Figure 25 - Linking id to Locations Resource set

Publish this Worksheet as a new Event Dataset. Give this dataset the name My Weather Tutorial/Weather Metrics.

Dashboarding Your Weather Metrics

Starting with our new Weather Metrics Dataset, let’s open it as a Worksheet. You can do this by selecting the “Open In New Worksheet” in the Datasets lister page.

Weather Metrics Dataset Open In New Worksheet

Figure 26 - Open Dataset in new Worksheet

  1. Click the Add to worksheet button in the top left.

  2. Choose Metric under Visualizations section

  3. In the center of the screen you will see a Metric dropdown and Select a metric to the right. Select the metric and choose Browse all

  4. Select temperature_f from the Metrics list.

In the section beneath the Filter, add the following parameters:

  • Plot = Average

  • By = city

Metrics Expression configuration

Figure 27 - Metrics Expression configuration

You can use the Where option to also filter down to specific Metric values or names as well. Observe even provides summary values from your data to select from.

Metrics Expression Builder filter options

Figure 28 - Metrics Expression Builder Where Options

4. To create a different type of visualization, click the Visualize tab and select a different type from the Type list. Experiment with different types to see how the display changes with each type of graph.

5. Click the Presentation tab to change the presentation layout. You can add legends, flip your x- and y-axes, change colors, and customize the appearance.

6. To create a dashboard from the worksheet, click Save as Dashboard in the green dropdown with Save worksheet.

For more information on using Dashboards, see Creating and using dashboards.
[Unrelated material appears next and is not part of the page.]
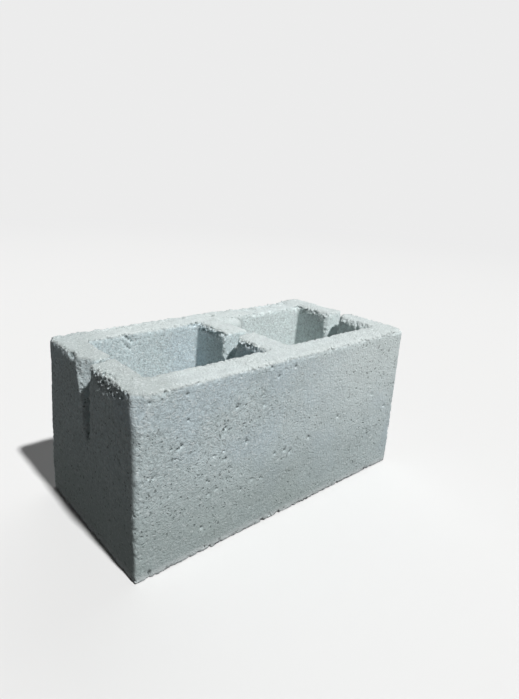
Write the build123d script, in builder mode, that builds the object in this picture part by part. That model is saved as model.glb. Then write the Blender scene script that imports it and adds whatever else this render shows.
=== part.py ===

Metrics dashboard with design and definition options

Figure 29 - Metrics dashboard with Design and Definition options

This tutorial taught you how Observe ingests data from an external source, in this case an OpenWeather API. You also learned to filter and shape the ingested data into datasets and how datasets link together for business. You produced metrics related to the observations in the datasets and added them to a dashboard bringing together metrics and events into useful interactive pages.